Set exercise: Take the entries below and print only the lines from the one with "Reconstruct the object" through the one with "rim_height = 5.0", exactly as they stand, both ends included.

Source data:
------------------------------------------------

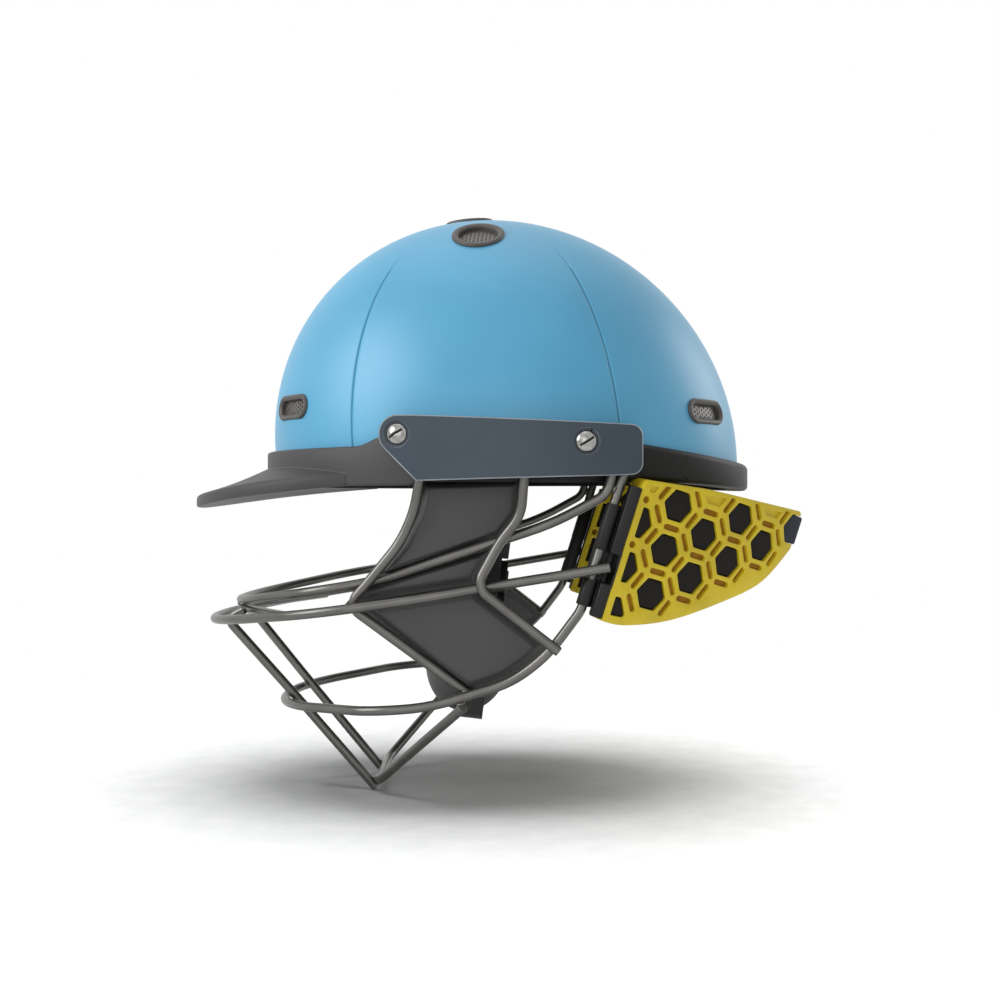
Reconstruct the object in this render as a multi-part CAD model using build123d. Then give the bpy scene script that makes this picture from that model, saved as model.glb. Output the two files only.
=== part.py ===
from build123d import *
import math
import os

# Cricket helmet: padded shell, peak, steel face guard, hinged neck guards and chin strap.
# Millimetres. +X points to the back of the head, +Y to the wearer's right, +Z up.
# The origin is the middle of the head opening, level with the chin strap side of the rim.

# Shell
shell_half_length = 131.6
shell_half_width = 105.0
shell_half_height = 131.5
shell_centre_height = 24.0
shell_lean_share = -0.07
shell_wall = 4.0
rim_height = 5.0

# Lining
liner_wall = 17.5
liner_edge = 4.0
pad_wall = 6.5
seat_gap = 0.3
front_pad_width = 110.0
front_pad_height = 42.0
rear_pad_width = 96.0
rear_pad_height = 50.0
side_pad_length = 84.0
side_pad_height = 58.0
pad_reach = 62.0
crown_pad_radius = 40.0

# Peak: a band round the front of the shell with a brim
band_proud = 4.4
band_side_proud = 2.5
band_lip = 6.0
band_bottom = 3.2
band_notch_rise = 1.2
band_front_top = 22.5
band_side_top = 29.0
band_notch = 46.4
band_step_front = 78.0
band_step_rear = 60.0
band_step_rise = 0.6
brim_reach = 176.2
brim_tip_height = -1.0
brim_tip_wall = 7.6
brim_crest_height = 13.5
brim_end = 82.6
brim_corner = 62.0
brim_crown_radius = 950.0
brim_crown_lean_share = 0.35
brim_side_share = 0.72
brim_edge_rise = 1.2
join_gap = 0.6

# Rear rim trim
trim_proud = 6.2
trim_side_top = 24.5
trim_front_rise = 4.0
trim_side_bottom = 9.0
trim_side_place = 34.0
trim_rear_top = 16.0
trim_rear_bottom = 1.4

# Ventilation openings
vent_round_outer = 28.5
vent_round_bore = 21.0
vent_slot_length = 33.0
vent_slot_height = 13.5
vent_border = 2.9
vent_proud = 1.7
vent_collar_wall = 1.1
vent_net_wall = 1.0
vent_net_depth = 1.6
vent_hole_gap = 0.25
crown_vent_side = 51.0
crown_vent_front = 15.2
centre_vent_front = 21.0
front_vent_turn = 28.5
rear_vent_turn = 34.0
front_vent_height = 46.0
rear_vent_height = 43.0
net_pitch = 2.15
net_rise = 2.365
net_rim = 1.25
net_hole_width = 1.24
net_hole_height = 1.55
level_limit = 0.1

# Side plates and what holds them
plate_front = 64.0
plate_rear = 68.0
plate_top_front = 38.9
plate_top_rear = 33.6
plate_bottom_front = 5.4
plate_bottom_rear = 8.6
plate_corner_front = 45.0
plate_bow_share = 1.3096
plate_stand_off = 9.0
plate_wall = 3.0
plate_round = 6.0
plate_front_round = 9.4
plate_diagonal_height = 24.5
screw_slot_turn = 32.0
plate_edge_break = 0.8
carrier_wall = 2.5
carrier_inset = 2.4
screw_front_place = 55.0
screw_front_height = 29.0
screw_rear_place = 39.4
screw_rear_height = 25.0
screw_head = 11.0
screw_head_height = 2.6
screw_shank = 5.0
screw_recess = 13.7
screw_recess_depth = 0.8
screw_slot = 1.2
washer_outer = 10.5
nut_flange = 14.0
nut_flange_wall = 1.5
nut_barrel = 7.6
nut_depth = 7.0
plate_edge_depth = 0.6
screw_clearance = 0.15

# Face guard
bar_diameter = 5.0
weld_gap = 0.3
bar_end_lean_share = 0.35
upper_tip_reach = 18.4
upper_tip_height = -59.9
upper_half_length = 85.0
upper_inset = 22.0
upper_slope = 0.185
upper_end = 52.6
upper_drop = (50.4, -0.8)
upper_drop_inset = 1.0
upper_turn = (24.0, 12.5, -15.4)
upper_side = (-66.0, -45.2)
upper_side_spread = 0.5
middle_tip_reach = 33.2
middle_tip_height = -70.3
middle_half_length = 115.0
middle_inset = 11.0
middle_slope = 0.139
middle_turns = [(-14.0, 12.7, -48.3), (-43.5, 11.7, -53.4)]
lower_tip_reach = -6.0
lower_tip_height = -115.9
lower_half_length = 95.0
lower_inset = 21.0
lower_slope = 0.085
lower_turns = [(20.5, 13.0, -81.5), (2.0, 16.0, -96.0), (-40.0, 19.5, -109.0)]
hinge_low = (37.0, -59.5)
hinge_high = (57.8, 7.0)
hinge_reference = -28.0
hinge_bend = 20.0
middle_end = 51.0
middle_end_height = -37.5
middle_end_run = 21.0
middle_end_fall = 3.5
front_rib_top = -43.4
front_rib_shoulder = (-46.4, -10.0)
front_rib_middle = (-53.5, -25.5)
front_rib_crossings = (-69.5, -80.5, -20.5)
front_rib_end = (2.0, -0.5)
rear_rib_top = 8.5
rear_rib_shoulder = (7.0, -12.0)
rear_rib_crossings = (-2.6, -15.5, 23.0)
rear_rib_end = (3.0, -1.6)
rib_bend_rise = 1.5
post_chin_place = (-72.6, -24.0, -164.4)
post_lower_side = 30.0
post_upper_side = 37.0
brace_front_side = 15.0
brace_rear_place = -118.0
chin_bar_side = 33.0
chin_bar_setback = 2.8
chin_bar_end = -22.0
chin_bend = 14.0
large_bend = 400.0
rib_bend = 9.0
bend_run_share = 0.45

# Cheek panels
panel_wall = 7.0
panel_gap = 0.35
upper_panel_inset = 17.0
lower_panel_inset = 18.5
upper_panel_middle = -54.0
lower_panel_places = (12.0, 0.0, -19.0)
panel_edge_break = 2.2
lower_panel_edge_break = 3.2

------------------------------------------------

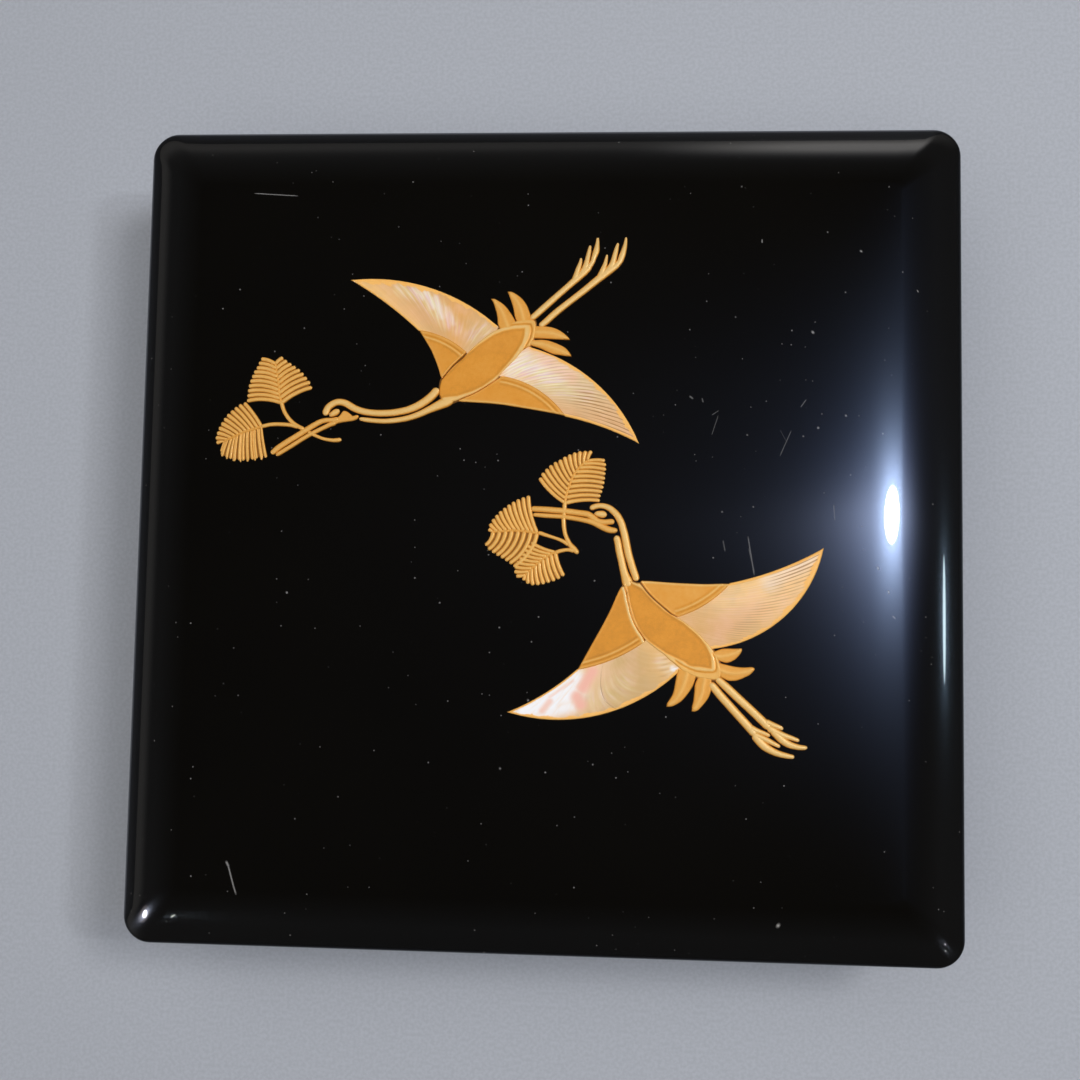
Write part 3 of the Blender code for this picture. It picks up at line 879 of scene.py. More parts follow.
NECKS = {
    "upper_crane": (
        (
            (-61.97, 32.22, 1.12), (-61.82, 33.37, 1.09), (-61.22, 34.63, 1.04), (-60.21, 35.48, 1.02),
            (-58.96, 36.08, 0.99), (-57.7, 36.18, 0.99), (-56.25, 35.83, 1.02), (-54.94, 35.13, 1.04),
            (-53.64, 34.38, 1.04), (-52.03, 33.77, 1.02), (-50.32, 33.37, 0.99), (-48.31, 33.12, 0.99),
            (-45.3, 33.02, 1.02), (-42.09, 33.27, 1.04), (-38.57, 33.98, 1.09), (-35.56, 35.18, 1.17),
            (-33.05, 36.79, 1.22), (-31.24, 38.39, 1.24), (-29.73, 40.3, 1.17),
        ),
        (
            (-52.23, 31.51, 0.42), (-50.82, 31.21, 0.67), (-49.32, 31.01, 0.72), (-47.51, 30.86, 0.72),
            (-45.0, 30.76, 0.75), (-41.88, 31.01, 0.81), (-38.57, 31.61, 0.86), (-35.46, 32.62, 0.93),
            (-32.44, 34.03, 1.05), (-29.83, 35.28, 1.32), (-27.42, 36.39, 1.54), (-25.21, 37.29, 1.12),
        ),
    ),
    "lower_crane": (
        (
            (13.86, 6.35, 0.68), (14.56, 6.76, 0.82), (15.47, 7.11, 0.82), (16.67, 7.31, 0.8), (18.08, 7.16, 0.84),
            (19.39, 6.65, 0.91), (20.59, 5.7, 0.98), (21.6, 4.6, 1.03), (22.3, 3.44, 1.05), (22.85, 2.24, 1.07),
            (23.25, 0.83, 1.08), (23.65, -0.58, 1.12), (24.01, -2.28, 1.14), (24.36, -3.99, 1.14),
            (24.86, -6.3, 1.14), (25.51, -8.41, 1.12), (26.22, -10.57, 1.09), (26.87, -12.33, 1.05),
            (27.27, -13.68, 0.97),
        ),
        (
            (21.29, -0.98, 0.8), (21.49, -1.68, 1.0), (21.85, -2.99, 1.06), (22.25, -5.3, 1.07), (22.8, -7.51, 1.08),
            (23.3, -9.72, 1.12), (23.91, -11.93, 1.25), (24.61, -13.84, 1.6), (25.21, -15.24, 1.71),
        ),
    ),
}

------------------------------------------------

Exercise output:
Reconstruct the object in this render as a multi-part CAD model using build123d. Then give the bpy scene script that makes this picture from that model, saved as model.glb. Output the two files only.
=== part.py ===
from build123d import *
import math
import os

# Cricket helmet: padded shell, peak, steel face guard, hinged neck guards and chin strap.
# Millimetres. +X points to the back of the head, +Y to the wearer's right, +Z up.
# The origin is the middle of the head opening, level with the chin strap side of the rim.

# Shell
shell_half_length = 131.6
shell_half_width = 105.0
shell_half_height = 131.5
shell_centre_height = 24.0
shell_lean_share = -0.07
shell_wall = 4.0
rim_height = 5.0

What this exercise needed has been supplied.